Editoriale

Howard University cancella il corso di classici: cancel culture o cattiva allocazione?

Howard University cancella il corso di classici, è la notizia della settimana.

Parliamo della Howard University, uno dei principali università private storicamente dedicate ad un pubblico afroamericano che ha deciso di smantellare il dipartimento di studi classici.

Smantellare, precisiamo, non implica l’abolizione degli studi classici in toto: le materie insegnate saranno diluite e distribuite in altri dipartimenti.

Scelta comunque poco apprezzata dagli studenti, che hanno aperto una raccolta di firme per chiedere il ritorno del proprio dipartimento.

Le opinioni sul come si sia arrivati a questo sono divergenti.

Howard University cancella il corso di classici: cattiva allocazione delle risorse?

Se chiedi ai dottori Brandon Hogan and Jacoby Adeshei Carter della Howard University, interpellati in relazione all’inevitabile caos mediatico, succede che semplicemente e tristemente tutto il mondo è paese.

I soldi sono pochi, la Howard University riceve molti meno fondi delle altre Università della Ivy League (Princeton conta su 27 miliardi di dollari, la Howard University deve accontentarsi di 712 milioni), quindi per continuare a offrire lo stesso piano formativo precedente, ecco che i classici sono finiti sparsi in giro per gli altri dipartimenti di umanistica.

Insomma, le solite tristi manovre alle quali siamo purtroppo ormai abituate: se c’è da tagliare, rimodulare, spostare qualcosa, alla fine si scopre sempre che sono i classici quelli mandati a spasso per dipartimenti.

Triste ma vero. O no?

Lo spettro della Cancel Culture?

Un atroce sospetto che serpeggia tra gli addetti ai lavori è che la scelta di degradare i classici a protesi delle altre materie umanistiche, preservandoli di fatto ma degradandoli nel semplice piano dell’offerta formativa, derivi dalla c.d. Cancel Culture, la teoria culturale per cui sia necessario, anzi doveroso sbarazzarsi di tutto quello che viene ritenuto offensivo rispetto all’attuale società.

Se chiedi a Cornel West, docente di filosofia pubblica alla Howard University, quello che sta accadendo è una autentica catastrofe culturale.

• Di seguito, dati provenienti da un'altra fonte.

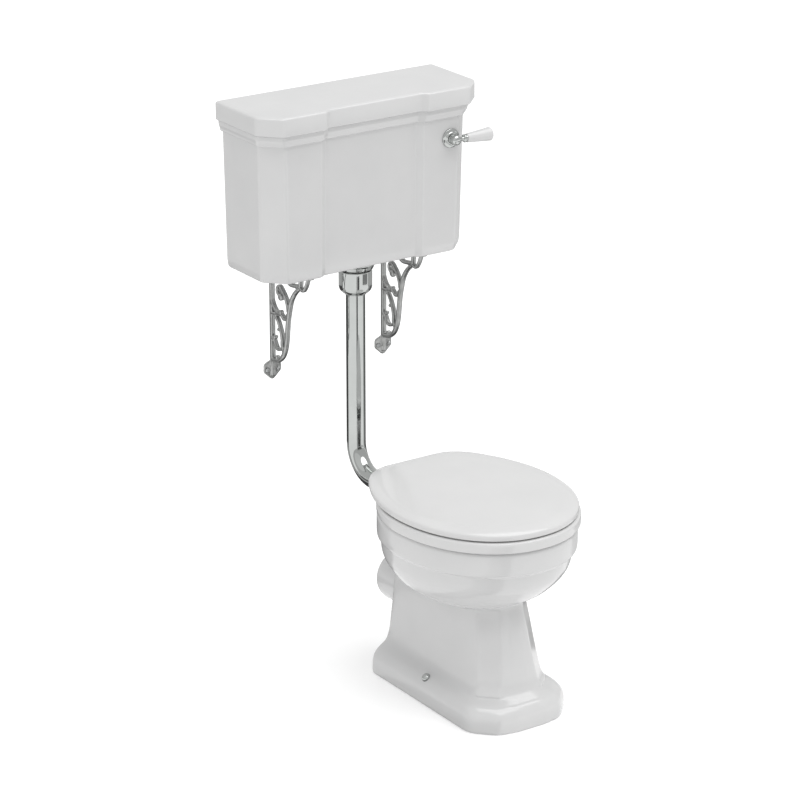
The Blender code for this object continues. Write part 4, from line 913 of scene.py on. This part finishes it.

I classici, come dipartimento a sé e non come semplice “aggiunta” agli altri dipartimenti, sono le basi necessarie per creare una società moderna e multietnica.

In un mondo ormai ridotto all’antagonismo abbiamo infatti tentativi preoccupanti di portare lo studio dei classici nell’ambito politico, creando un autodistruttivo antagonismo tra una destra extraparlamentare di sciamani con le corna e una sinistra extraparlamentare convinta che lo studio della civiltà GrecoRomana condoni la schiavitù e i classici debbano “morire il prima possibile”.

Anche tenendo presente le mere questioni di reddito, diventa possibile che la catastrofe culturale sia stata giustificata dal fatto che, dovendo tagliare qualcosa, si è scelto di tagliare quel qualcosa preso nel mezzo tra antagonismi politici invero poco sensati.

Non si parla di cancellazione totale, ripetiamo, alla fine si sta cercando di tirare la coperta in modo da salvare tutti i corsi.

C’è solo da chiedersi se è sensato che in una società moderna gli studi classici diventino antagonismo tra ali estreme di due schieramenti opposti, ma altrettanto lunari nelle loro teorie, e se una questione delicata come l’allocazione delle risorse possa passare tra l’eterna battaglia tra Alt-Right e i Woke.

Che potrebbero benissimo, entrambi, tenersi lontani dagli ambienti della cultura.

Ambienti che spesso trattano con toni lunari, derubricando importanti battaglie di civiltà a scontri sulla parola “awomen” e sulle illustrazioni dei cereali.